Son fils, Q. Caecilius Metellus, dont la piété filiale s'était signalée, avec la plus noble constance, dans les démarches qui amenèrent le retour d'un homme si honoré de la population romaine, reçut par acclamation le cognomen de Pius, qui demeura comme un héritage dans cette branche des Caecilii. A peine sorti de l'adolescence, il se vit élevé au suprême pontificat, et préféré pour cet honneur aux personnages même consulaires. A partir de ce moment, les monnaies des Caecilii offrirent souvent l'image d'Enée portant son père, ou la cigogne ayant devant elle la Piété. Pour exprimer la gloire militaire unie au pontificat, on y représenta aussi l'urceus et le lituus, au centre d'une couronne de laurier chargé de ses fruits.
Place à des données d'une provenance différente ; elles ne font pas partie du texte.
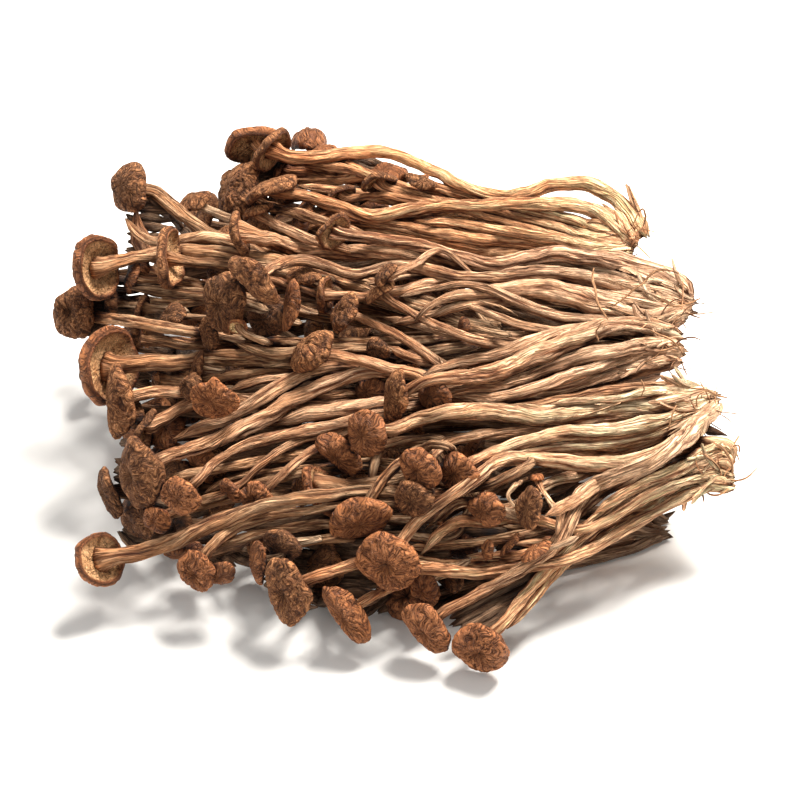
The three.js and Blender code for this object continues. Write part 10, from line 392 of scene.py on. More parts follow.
# ------------------------------------------------------------------ numbers
def unit(v):
    v = np.asarray(v, float)
    return v / (np.linalg.norm(v, axis=-1, keepdims=True) + 1e-12)


GRAD = np.array(
    [[1, 1, 0], [-1, 1, 0], [1, -1, 0], [-1, -1, 0], [1, 0, 1], [-1, 0, 1],
     [1, 0, -1], [-1, 0, -1], [0, 1, 1], [0, -1, 1], [0, 1, -1], [0, -1, -1],
     [1, 1, 0], [-1, 1, 0], [0, -1, 1], [0, -1, -1]], float)


def noise(p, seed=0):
    """Gradient noise at points p (n, 3), about -1 to 1."""
    p = np.asarray(p, float)
    i = np.floor(p).astype(np.int64)
    f = p - i
    w = f * f * f * (f * (f * 6 - 15) + 10)
    out = np.zeros(len(p))
    for dx in (0, 1):
        for dy in (0, 1):
            for dz in (0, 1):
                h = ((i[:, 0] + dx) * 374761393 + (i[:, 1] + dy) * 668265263
                     + (i[:, 2] + dz) * 1440662683 + seed * 1274126177) & 0xFFFFFFFF
                h = ((h ^ (h >> 13)) * 1274126177) & 0xFFFFFFFF
                h = h ^ (h >> 16)
                g = GRAD[h & 15]
                d = g[:, 0] * (f[:, 0] - dx) + g[:, 1] * (f[:, 1] - dy) + g[:, 2] * (f[:, 2] - dz)
                k = (w[:, 0] if dx else 1 - w[:, 0]) * (w[:, 1] if dy else 1 - w[:, 1]) * (w[:, 2] if dz else 1 - w[:, 2])
                out += d * k
    return out * 1.1


def fbm(p, seed=0, octaves=3):
    a, s, out = 1.0, 1.0, 0.0
    for o in range(octaves):
        out = out + a * noise(np.asarray(p) * s, seed + 17 * o)
        a, s = a * 0.5, s * 2.03
    return out


def wave(s, seed, length, octaves=2):
    """Slow noise along s (mm)."""
    s = np.asarray(s, float)
    return fbm(np.stack([s / length, np.full_like(s, seed * 1.37 + 0.5), np.full_like(s, 0.31)], -1), int(seed) + 5, octaves)


def lin(c):
    """sRGB 0-255 to linear."""
    c = np.asarray(c, float) / 255.0
    return np.where(c <= 0.04045, c / 12.92, ((c + 0.055) / 1.055) ** 2.4)


def smooth(a, b, x):
    t = np.clip((x - a) / (b - a), 0, 1)
    return t * t * (3 - 2 * t)


def mixc(a, b, t):
    t = np.asarray(t)[..., None]
    return a * (1 - t) + b * t


def spline(P, step):
    """Centripetal-like smooth resampling of rows (x, y, z, r) at about step mm."""
    P = np.asarray(P, float)
    d = np.r_[0, np.cumsum(np.linalg.norm(np.diff(P[:, :3], axis=0), axis=1))]
    n = max(3, int(round(d[-1] / step)))
    s = np.linspace(0, d[-1], n + 1)
    m = np.gradient(P, d, axis=0) if len(P) > 2 else np.repeat([(P[1] - P[0]) / d[-1]], 2, 0)
    k = np.clip(np.searchsorted(d, s, side="right") - 1, 0, len(P) - 2)
    h = (d[k + 1] - d[k])[:, None]
    t = ((s - d[k]) / (d[k + 1] - d[k]))[:, None]
    out = ((2 * t**3 - 3 * t**2 + 1) * P[k] + (t**3 - 2 * t**2 + t) * h * m[k]
           + (-2 * t**3 + 3 * t**2) * P[k + 1] + (t**3 - t**2) * h * m[k + 1])
    return out, s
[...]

Avant de nous séparer du Numidique, nous dirons que sa maison de ville était située sur le Palatin ; mais il avait sa villa sur la voie Tiburtine, à une faible distance de Rome. Son opulence lui avait permis d'en faire un des plus somptueux monuments de la campagne romaine, et il n'avait pas mis moins de quatre ans à la bâtir.
Nous notons ces points en passant, nous réservant d'y revenir.
DOM GUÉRANGER
SAINTE CÉCILE ET LA SOCIÉTÉ ROMAINE AUX DEUX PREMIERS SIÈCLES (pages 359 à 364)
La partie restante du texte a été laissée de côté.